В Ломбере близ Альби жил один знаменитый ересиарх, Сикард Келарь. Когда тот же епископ Альби приехал в этот городок, рыцари и бюргеры стали упрашивать его устроить с Сикардом один из тех диспутов, на которых представители обеих религий спорили об истинности своих верований. Епископ сначала отказывался, мотивируя это тем, что сей закоренелый грешник никогда не признает своих заблуждений. Но жители настаивали, и епископ, чтобы его не обвинили в уклонении от борьбы, уступил. В глубине души ломберцы полагали, что конфуз потерпит он, а не его противник.

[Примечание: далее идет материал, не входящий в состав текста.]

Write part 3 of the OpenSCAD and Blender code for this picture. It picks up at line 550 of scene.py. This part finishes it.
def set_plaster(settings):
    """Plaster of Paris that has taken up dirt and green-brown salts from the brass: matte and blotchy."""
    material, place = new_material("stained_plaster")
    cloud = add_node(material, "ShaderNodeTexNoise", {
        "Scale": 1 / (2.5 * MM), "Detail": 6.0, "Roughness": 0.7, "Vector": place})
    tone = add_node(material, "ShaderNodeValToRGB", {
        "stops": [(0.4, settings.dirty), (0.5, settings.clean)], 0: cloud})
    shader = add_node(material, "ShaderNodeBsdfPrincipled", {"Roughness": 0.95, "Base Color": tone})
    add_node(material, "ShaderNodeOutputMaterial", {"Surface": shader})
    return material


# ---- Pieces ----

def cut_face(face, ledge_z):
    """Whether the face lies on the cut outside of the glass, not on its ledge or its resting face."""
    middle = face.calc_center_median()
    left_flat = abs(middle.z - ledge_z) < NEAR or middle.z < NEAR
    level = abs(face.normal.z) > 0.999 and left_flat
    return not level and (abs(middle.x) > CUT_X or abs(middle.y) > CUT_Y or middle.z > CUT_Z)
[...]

«Сикард, — сказал епископ, — вы прихожанин моей епархии; вы живете на моей территории; вы обязаны дать мне отчет о вашей вере. На вопросы, которые я буду вам задавать, отвечайте просто “да” или “нет”. — “Пусть будет так”, — сказал Си-кард. — “Верите ли вы, что Авель — жертва Каина, Ной, выживший в потоп, Авраам, Моисей и другие пророки, жившие до Христа, могут быть спасены?” — “Никто из них не спасен”, — ответил ересиарх. — “А мой родич, Гильом-Пьер де Бран, только что умерший?” — “Да, он спасен, потому что умер в нашей вере”». Епископ на то сказал: «С вами, Сикард, сталось то же, что произошло с Гильомом из Сен-Марселя, медиком из моей епархии, недавно прибывшим из Салерно. Вызванный к двум больным, он поставил диагноз, что один умрет ближайшей ночью, а другой исцелится. Все получилось совсем наоборот. “Я вижу, — сказал медик, — что, прочтя свои книги, понял их совершенно превратно. Я возвращаюсь в университет, чтобы переделать то, что сделал плохо”». Вот и вы, Сикард, плохо прочли наши книги, ибо осудили тех, кого простили Писание и Бог, и обещаете спасение человеку, всегда жившему злодейством и грабежами. Значит, вас надо снова отправить в школу, чтобы вас научили правильно читать». Сказав это, епископ ушел, а Сикард остался безмолвен и смущен. Тем не менее авторитет епископа был бессилен помешать ему [Сикарду] жить там, где он обосновался.
Такие беседы-диспуты богословов увлекали народ не хуже турниров. Он с любопытством следил за перипетиями споров и отмечал удачные удары. В 1204 г. в Каркассоне католики и катары вели длительный диспут на глазах папских легатов и короля Педро II Арагонского, присудившего победу поборникам старой веры. Можно ли представить себе подобное зрелище в Северной Франции? Там епископы и чернь не дискутировали с еретиками, а спешили их умертвить. Юг же позволял им говорить, действовать, даже создать свою религиозную организацию. В 1167 г. еретики устроили торжественное заседание — в Сен-Феликс-де-Караман собрались их епископы из Альбижуа и из-за рубежа. Под председательством одного пришельца из Византийской империи они без помех уладили вопросы внутренней дисциплины и административных назначений.
В те времена казалось, что в городах и деревнях здесь живут одни сектанты. В 1177 г. граф Тулузы Раймунд V забил тревогу и обратил внимание генерального капитула Сито[4] на ужасающее распространение новой религии: «Она проникла повсюду. Она внесла разлад во все семьи, разделила мужа и жену, сына и отца, невестку и свекровь. Заразе поддаются даже священники. Церкви опустели и рушатся. Что до меня, то я делаю все возможное, чтобы прекратить таковое бедствие, но чувствую, что моих сил для этого не хватит. Порче поддались знатнейшие люди моей земли. Их примеру последовал народ и отрекся от веры, так что я не осмеливаюсь и не могу пресечь это зло».